* **Directions for this task**: Verbatim output of all the material below is required.

★ ★ ★

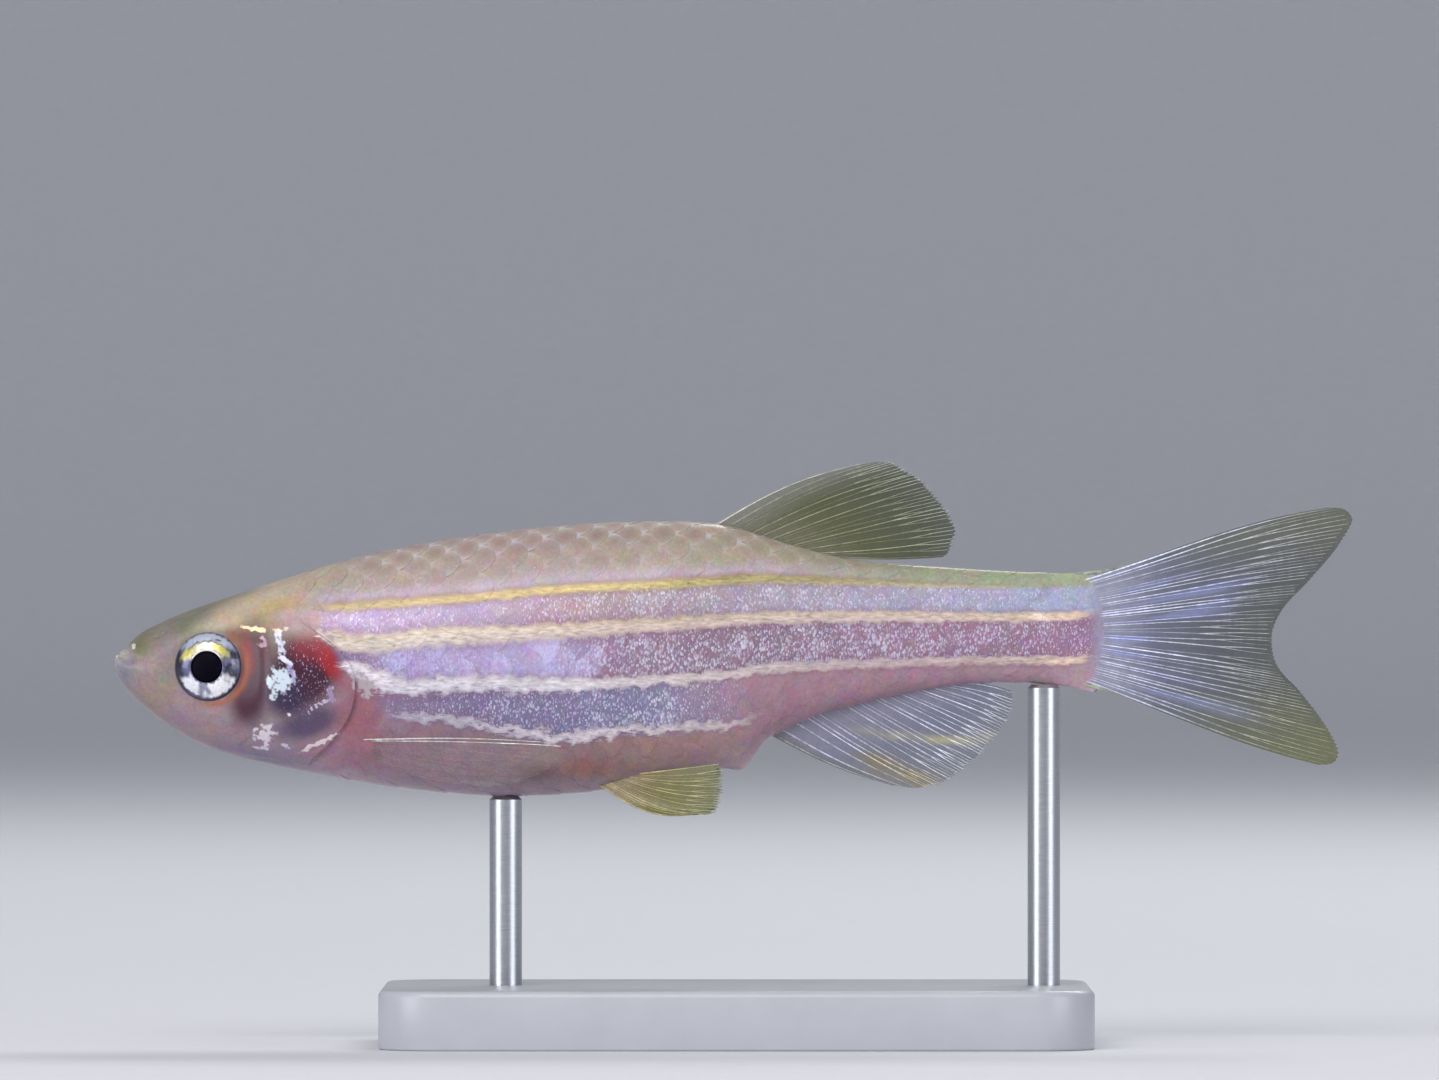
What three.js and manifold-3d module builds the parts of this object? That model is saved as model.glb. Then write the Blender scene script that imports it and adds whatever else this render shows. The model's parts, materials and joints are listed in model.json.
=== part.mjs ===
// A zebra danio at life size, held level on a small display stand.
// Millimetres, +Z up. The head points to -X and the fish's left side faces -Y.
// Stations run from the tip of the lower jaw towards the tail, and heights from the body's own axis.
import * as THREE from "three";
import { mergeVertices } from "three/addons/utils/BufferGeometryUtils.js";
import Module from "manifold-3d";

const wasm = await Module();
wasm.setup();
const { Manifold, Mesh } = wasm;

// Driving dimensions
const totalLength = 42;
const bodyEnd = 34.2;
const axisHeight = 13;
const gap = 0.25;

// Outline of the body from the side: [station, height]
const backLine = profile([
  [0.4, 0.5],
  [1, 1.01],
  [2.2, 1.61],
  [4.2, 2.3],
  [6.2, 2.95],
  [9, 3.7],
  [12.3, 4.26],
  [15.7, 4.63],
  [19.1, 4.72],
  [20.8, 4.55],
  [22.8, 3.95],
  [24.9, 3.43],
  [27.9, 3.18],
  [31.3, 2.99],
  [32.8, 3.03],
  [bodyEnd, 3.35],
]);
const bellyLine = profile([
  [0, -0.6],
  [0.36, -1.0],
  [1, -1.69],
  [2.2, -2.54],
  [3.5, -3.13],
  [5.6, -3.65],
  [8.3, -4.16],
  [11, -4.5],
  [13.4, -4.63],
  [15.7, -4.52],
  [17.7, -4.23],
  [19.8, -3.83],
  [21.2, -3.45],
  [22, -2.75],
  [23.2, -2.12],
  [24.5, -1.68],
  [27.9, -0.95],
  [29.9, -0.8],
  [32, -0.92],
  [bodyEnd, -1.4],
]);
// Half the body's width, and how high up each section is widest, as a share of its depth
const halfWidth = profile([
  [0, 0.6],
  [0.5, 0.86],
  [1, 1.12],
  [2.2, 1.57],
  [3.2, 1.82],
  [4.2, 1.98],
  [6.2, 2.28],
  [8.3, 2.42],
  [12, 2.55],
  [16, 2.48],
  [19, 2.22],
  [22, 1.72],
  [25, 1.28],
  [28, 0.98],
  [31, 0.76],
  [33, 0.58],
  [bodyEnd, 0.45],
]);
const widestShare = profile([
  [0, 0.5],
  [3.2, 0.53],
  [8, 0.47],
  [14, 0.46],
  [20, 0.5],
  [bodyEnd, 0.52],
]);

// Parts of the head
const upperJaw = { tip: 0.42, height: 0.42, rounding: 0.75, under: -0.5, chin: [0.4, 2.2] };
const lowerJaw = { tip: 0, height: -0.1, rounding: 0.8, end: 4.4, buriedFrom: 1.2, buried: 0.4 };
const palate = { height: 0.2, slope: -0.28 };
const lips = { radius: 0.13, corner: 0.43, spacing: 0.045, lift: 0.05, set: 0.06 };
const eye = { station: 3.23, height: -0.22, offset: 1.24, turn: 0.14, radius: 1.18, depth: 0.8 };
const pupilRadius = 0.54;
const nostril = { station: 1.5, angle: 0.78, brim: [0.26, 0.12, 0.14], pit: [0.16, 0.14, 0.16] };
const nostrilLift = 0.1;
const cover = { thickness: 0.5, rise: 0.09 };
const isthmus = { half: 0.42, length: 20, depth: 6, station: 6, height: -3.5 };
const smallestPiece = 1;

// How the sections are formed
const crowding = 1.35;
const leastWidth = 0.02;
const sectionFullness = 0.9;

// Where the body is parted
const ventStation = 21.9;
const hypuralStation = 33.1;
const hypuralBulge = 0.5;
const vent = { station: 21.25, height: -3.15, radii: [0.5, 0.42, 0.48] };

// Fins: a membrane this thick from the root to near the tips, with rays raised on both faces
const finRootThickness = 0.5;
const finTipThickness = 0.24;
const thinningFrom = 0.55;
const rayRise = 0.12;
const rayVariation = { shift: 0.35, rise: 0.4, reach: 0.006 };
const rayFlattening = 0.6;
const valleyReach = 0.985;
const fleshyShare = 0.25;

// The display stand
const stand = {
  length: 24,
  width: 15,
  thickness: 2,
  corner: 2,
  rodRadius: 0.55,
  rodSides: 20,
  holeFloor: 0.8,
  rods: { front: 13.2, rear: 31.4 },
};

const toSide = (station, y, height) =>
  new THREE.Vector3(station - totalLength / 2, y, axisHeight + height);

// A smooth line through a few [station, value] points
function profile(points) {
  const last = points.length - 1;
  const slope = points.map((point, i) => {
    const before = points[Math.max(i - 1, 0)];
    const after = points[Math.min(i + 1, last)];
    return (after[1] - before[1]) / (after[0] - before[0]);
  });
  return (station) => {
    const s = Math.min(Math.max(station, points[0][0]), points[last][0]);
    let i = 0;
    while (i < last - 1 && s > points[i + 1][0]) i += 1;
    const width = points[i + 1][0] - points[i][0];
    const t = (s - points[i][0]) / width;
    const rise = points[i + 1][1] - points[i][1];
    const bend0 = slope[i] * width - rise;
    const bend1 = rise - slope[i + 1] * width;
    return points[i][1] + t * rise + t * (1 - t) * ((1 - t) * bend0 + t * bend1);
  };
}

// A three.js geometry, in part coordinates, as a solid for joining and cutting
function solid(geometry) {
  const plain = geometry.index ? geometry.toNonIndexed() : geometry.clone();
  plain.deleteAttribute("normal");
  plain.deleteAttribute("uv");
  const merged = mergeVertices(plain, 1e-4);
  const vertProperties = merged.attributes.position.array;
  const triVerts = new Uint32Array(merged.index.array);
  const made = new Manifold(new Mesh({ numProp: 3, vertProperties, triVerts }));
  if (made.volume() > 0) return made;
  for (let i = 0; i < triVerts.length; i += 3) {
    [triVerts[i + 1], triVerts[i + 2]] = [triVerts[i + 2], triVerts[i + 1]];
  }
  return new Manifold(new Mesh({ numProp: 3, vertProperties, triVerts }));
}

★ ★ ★

* **Written solution**:
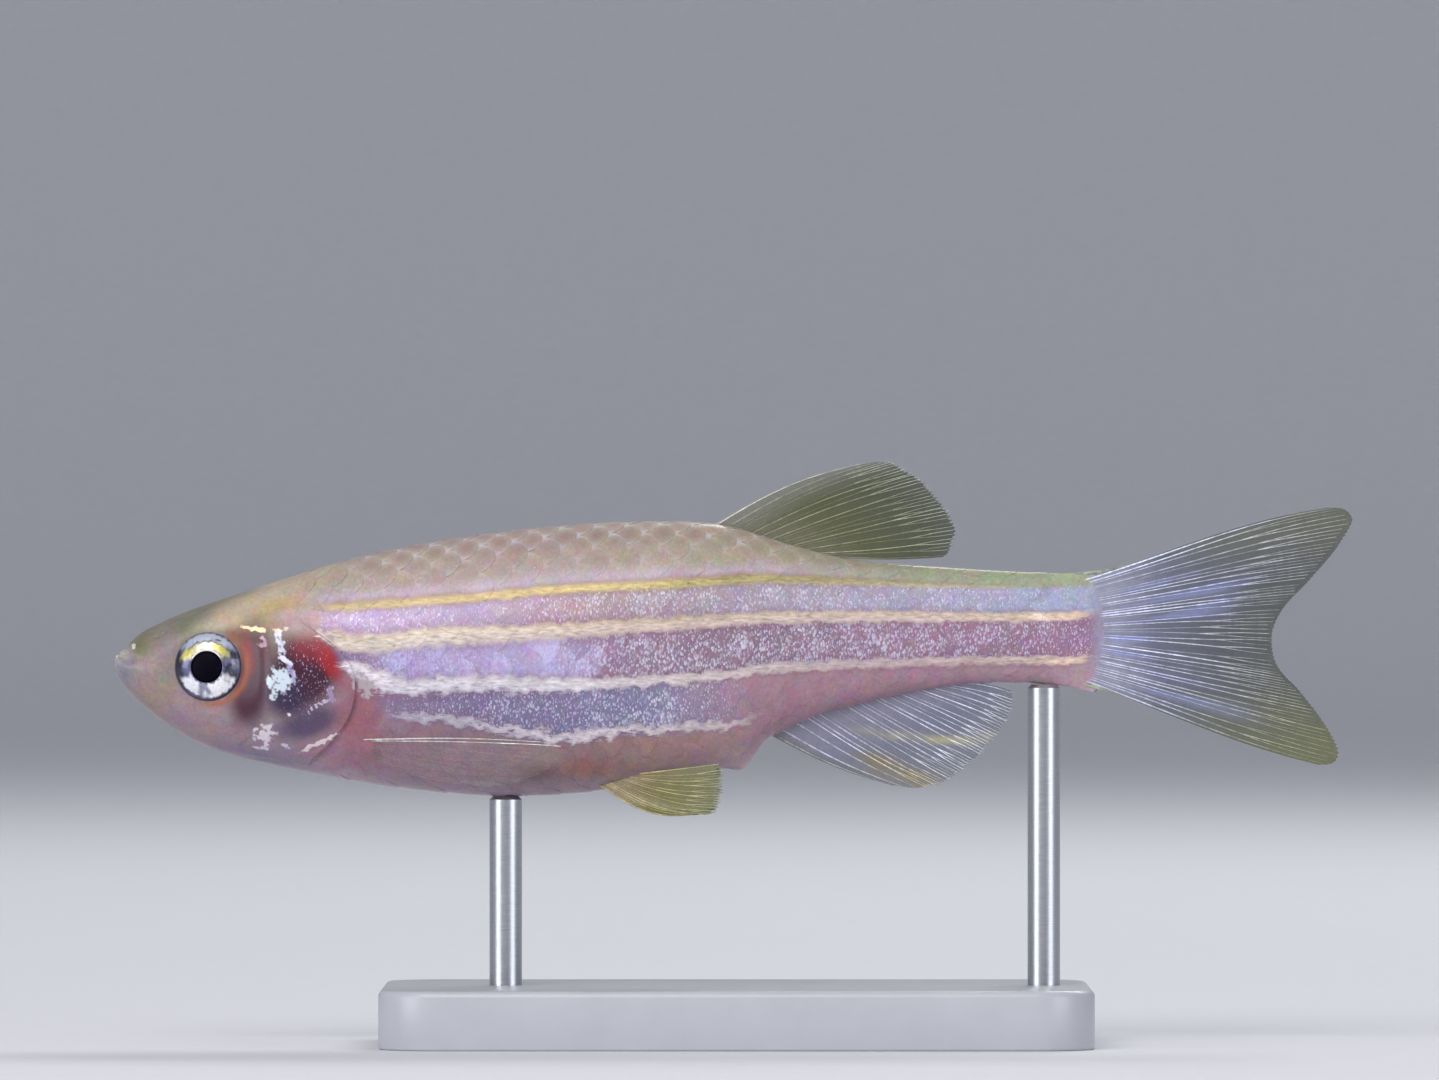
What three.js and manifold-3d module builds the parts of this object? That model is saved as model.glb. Then write the Blender scene script that imports it and adds whatever else this render shows. The model's parts, materials and joints are listed in model.json.
=== part.mjs ===
// A zebra danio at life size, held level on a small display stand.
// Millimetres, +Z up. The head points to -X and the fish's left side faces -Y.
// Stations run from the tip of the lower jaw towards the tail, and heights from the body's own axis.
import * as THREE from "three";
import { mergeVertices } from "three/addons/utils/BufferGeometryUtils.js";
import Module from "manifold-3d";

const wasm = await Module();
wasm.setup();
const { Manifold, Mesh } = wasm;

// Driving dimensions
const totalLength = 42;
const bodyEnd = 34.2;
const axisHeight = 13;
const gap = 0.25;

// Outline of the body from the side: [station, height]
const backLine = profile([
  [0.4, 0.5],
  [1, 1.01],
  [2.2, 1.61],
  [4.2, 2.3],
  [6.2, 2.95],
  [9, 3.7],
  [12.3, 4.26],
  [15.7, 4.63],
  [19.1, 4.72],
  [20.8, 4.55],
  [22.8, 3.95],
  [24.9, 3.43],
  [27.9, 3.18],
  [31.3, 2.99],
  [32.8, 3.03],
  [bodyEnd, 3.35],
]);
const bellyLine = profile([
  [0, -0.6],
  [0.36, -1.0],
  [1, -1.69],
  [2.2, -2.54],
  [3.5, -3.13],
  [5.6, -3.65],
  [8.3, -4.16],
  [11, -4.5],
  [13.4, -4.63],
  [15.7, -4.52],
  [17.7, -4.23],
  [19.8, -3.83],
  [21.2, -3.45],
  [22, -2.75],
  [23.2, -2.12],
  [24.5, -1.68],
  [27.9, -0.95],
  [29.9, -0.8],
  [32, -0.92],
  [bodyEnd, -1.4],
]);
// Half the body's width, and how high up each section is widest, as a share of its depth
const halfWidth = profile([
  [0, 0.6],
  [0.5, 0.86],
  [1, 1.12],
  [2.2, 1.57],
  [3.2, 1.82],
  [4.2, 1.98],
  [6.2, 2.28],
  [8.3, 2.42],
  [12, 2.55],
  [16, 2.48],
  [19, 2.22],
  [22, 1.72],
  [25, 1.28],
  [28, 0.98],
  [31, 0.76],
  [33, 0.58],
  [bodyEnd, 0.45],
]);
const widestShare = profile([
  [0, 0.5],
  [3.2, 0.53],
  [8, 0.47],
  [14, 0.46],
  [20, 0.5],
  [bodyEnd, 0.52],
]);

// Parts of the head
const upperJaw = { tip: 0.42, height: 0.42, rounding: 0.75, under: -0.5, chin: [0.4, 2.2] };
const lowerJaw = { tip: 0, height: -0.1, rounding: 0.8, end: 4.4, buriedFrom: 1.2, buried: 0.4 };
const palate = { height: 0.2, slope: -0.28 };
const lips = { radius: 0.13, corner: 0.43, spacing: 0.045, lift: 0.05, set: 0.06 };
const eye = { station: 3.23, height: -0.22, offset: 1.24, turn: 0.14, radius: 1.18, depth: 0.8 };
const pupilRadius = 0.54;
const nostril = { station: 1.5, angle: 0.78, brim: [0.26, 0.12, 0.14], pit: [0.16, 0.14, 0.16] };
const nostrilLift = 0.1;
const cover = { thickness: 0.5, rise: 0.09 };
const isthmus = { half: 0.42, length: 20, depth: 6, station: 6, height: -3.5 };
const smallestPiece = 1;

// How the sections are formed
const crowding = 1.35;
const leastWidth = 0.02;
const sectionFullness = 0.9;

// Where the body is parted
const ventStation = 21.9;
const hypuralStation = 33.1;
const hypuralBulge = 0.5;
const vent = { station: 21.25, height: -3.15, radii: [0.5, 0.42, 0.48] };

// Fins: a membrane this thick from the root to near the tips, with rays raised on both faces
const finRootThickness = 0.5;
const finTipThickness = 0.24;
const thinningFrom = 0.55;
const rayRise = 0.12;
const rayVariation = { shift: 0.35, rise: 0.4, reach: 0.006 };
const rayFlattening = 0.6;
const valleyReach = 0.985;
const fleshyShare = 0.25;

// The display stand
const stand = {
  length: 24,
  width: 15,
  thickness: 2,
  corner: 2,
  rodRadius: 0.55,
  rodSides: 20,
  holeFloor: 0.8,
  rods: { front: 13.2, rear: 31.4 },
};

const toSide = (station, y, height) =>
  new THREE.Vector3(station - totalLength / 2, y, axisHeight + height);

// A smooth line through a few [station, value] points
function profile(points) {
  const last = points.length - 1;
  const slope = points.map((point, i) => {
    const before = points[Math.max(i - 1, 0)];
    const after = points[Math.min(i + 1, last)];
    return (after[1] - before[1]) / (after[0] - before[0]);
  });
  return (station) => {
    const s = Math.min(Math.max(station, points[0][0]), points[last][0]);
    let i = 0;
    while (i < last - 1 && s > points[i + 1][0]) i += 1;
    const width = points[i + 1][0] - points[i][0];
    const t = (s - points[i][0]) / width;
    const rise = points[i + 1][1] - points[i][1];
    const bend0 = slope[i] * width - rise;
    const bend1 = rise - slope[i + 1] * width;
    return points[i][1] + t * rise + t * (1 - t) * ((1 - t) * bend0 + t * bend1);
  };
}

// A three.js geometry, in part coordinates, as a solid for joining and cutting
function solid(geometry) {
  const plain = geometry.index ? geometry.toNonIndexed() : geometry.clone();
  plain.deleteAttribute("normal");
  plain.deleteAttribute("uv");
  const merged = mergeVertices(plain, 1e-4);
  const vertProperties = merged.attributes.position.array;
  const triVerts = new Uint32Array(merged.index.array);
  const made = new Manifold(new Mesh({ numProp: 3, vertProperties, triVerts }));
  if (made.volume() > 0) return made;
  for (let i = 0; i < triVerts.length; i += 3) {
    [triVerts[i + 1], triVerts[i + 2]] = [triVerts[i + 2], triVerts[i + 1]];
  }
  return new Manifold(new Mesh({ numProp: 3, vertProperties, triVerts }));
}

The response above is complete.